I never had much contact with the Sega Tech Institute… in fact I never knew it existed back when I was working for SoA. I recall being told that the Multimedia Studio was Sega of America’s first and only in-house dev group (I’m guessing the the STI worked as a somewhat autonomous set up). Also, reading through some of the interviews you have done for your site, it sounds like most people think the Multimedia Studio was mostly a support studio for sound design and so on (and the sound guys I know did sound and music for a bunch of games). However, that studio also had programmers, artists, designers, and so on… we created JP CD completely within that studio, as well as Woody, and I recall some partial work on another project (code named Astrocade) that was never finished.

Sega-16: Your experience with Wild Woody doesn’t sound like a positive one, what with the developer being broken up and the Sega CD on its last legs. What happened?

Doug Lanford: Actually, I had a lot of fun working on Wild Woody. Though I was getting paid as a junior programmer, in many ways I was doing the work of a full systems coder building many of the main graphics and behavior systems for the game. Towards the end of the game I had a blast adding in a bunch silly cheats and Easter eggs.

However, by the time we were a little ways into the project, it was obvious that the Sega CD cycle was coming to an end, so we all figured that by the time we finished the game, it would probably go straight to the bargain bins (which was exactly what happened). But we were still being paid to finish it, so we just did our best to have fun with it.

Sega-16: Jurassic Park for Sega CD got its style of play from a design you were working on that originally included three perspectives (top-down, side-scrolling, first-person). How did the design make the transition from multiple perspectives to the “point-and-click” dynamic that was finally used?

Doug Lanford: Well, when I first started working on JP (as the most junior of the programmers on the team), each of three junior coders were given the task of prototyping one of the three perspectives. I was given the first-person view, probably because it was the most likely to be dropped from the game if needed.

However, about two months later, the designers realized that the game design was far to big, and made the decision to just concentrate on one of the three perspectives. I think the decision to go with the first person point and click view came from two things. 1) there were very few point and click style games on the consoles, though they were pretty popular on PCs at the time, so they thought the style might stand out on a console, and 2) my prototype was the most complete when they were making the decision….

From there, they just threw out the old design and started from scratch, redesigning everything from the ground up.

Sega-16: You acquired quite a bit of experience on the Sega CD and seemed to be hitting a stride just when the hardware was discontinued. Do you think there was anything more you could have gotten out of it, or was it really time to move on?

Doug Lanford: It definitely would have been fun to do another Sega CD game, but we had pretty much pushed the hardware as far as it could go, so in that sense it kind of was time to move on. Plus, that was right about the time the 3D systems were starting to come out, which was something the Sega CD would never have really been able to very well.

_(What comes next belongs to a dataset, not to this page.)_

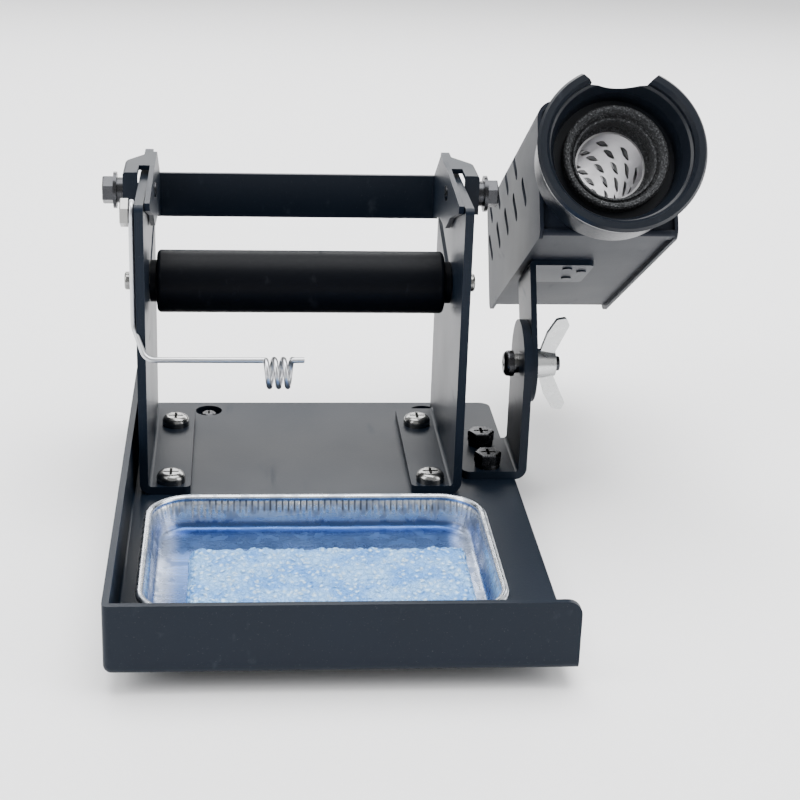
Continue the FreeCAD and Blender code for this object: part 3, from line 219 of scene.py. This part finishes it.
def drawn_metal(name):
    """The tray's thin bright metal: drawing streaks, fine dents and painted shade in the grooves of the
    flutes.

    Low down on the inside it is darker and blue, less so at the tray's two ends.
    """
    low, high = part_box("sponge_tray")
    metal = Finish(name)
    height = metal.along("Z")
    streaks = metal.grain(1.6, 4, metal.stretched(0.12, 0.8, 1))
    dents = metal.grain(7, 2)
    water_marks = metal.grain(4.5, 5).steps(0.52, 0.62)
    inside = metal.facing("Z").steps(-0.02, 0.03)
    middle = (low.x + high.x) / 2
    half = (high.x - low.x) / 2
    ends = (metal.along("X") - middle).maths("ABSOLUTE").steps(half - 12 * MM, half - 5 * MM)
    # Darker and blue low down on the inside, fading out a few millimetres up and weaker at the two ends;
    # damp is the tray's colour with this blue mixed in.
    low_blue_fade = (height + dents * 2 * MM).steps(low.z + 1.5 * MM, low.z + 7.0 * MM)
    low_blue_mask = (1 - low_blue_fade) * inside * (1 - ends * 0.6)
    dry = metal.blend(water_marks * 0.6, shade(0.58, 0.61, 0.65), shade(0.20, 0.23, 0.29))
    damp = metal.blend(low_blue_mask, dry, shade(0.095, 0.20, 0.48))
    # Painted shadow of the sponge: a dark blue band low down along the rear of the tray's floor.
    shadow_line = (height - water_marks * 0.4 * MM).steps(low.z + 2.2 * MM, low.z + 3.4 * MM)
    rear = metal.along("Y").steps(high.y - 9 * MM, high.y - 6 * MM)
    sponge_shadowed = metal.blend((1 - shadow_line) * rear * inside * 0.8, damp, shade(0.02, 0.05, 0.16))
    # Painted shade in the flute grooves: dark lines along the fluted band of the rear wall, in patches,
    # made by the masks below.
    band_foot = height.steps(low.z + 5.2 * MM, low.z + 6.6 * MM)
    band = band_foot * (1 - height.steps(low.z + 9.0 * MM, low.z + 9.8 * MM))
    lines = (metal.along("X") * (math.tau / FLUTE_PITCH)).maths("SINE").steps(0.1, 0.9)
    flutes = metal.along("Y").steps(high.y - 6 * MM, high.y - 4 * MM)
    flute_groove_shade = lines * band * flutes * inside * dents.steps(0.25, 0.55)
    metal.bump(dents + streaks * 0.25, 0.25, 0.3)
    metal.set(Base_Color=metal.blend(flute_groove_shade * 0.85, sponge_shadowed, shade(0.05, 0.055, 0.065)),
              Roughness=streaks * 0.14 + water_marks * 0.12 + flute_groove_shade * 0.3 + 0.20, Metallic=1.0)
    return metal.material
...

One final story…. when I first got hired out of the test department as a tech support guy, my first assignment was to do build a tool to stress test the Sega CD units, which were due to ship to stores in a few weeks. I built a quickie program that would just run the laser head across the CD back and forth for hours at a time, and then see how the motors degraded over time. Unfortunately, most of the Sega CDs we tried this on died after a few hours. I recall setting up a conference room with about thirty Sega CDs, letting them run overnight, and coming back to work to find only two were still running. It turned out that a ribbon cable had a tendency to get caught under bracket in the hardware, and would eventually break, totally killing the system.

Sega eventually had to hire a bunch of people to open all the Sega CDs that were about to ship, and add a rubber band to each one. Since that was my first actual job as an employee of Sega (I was a contractor when testing), I’ve always found that amusing… I almost killed the initial shipment of the American Sega CDs….

Sega-16: Why did you leave Sega?

Doug Lanford: After Wild Woody, the Sega Multimedia Studio closed. Soon after, a number the people left, several of them going on to Gametek. I got stuck for the next six months going back to doing tech support (now for the Saturn). Then, my old friends at Gametek offered me a job to work on Robotech, not just as a programmer, but also to be the resident Robotech fanboy and help design the game (I think the toys… er… action figures in my cubicle at Sega gave me away). I jumped at the chance, and soon found myself working on the Nintendo 64….

Our thanks to Mr. Lanford for taking the time for this interview.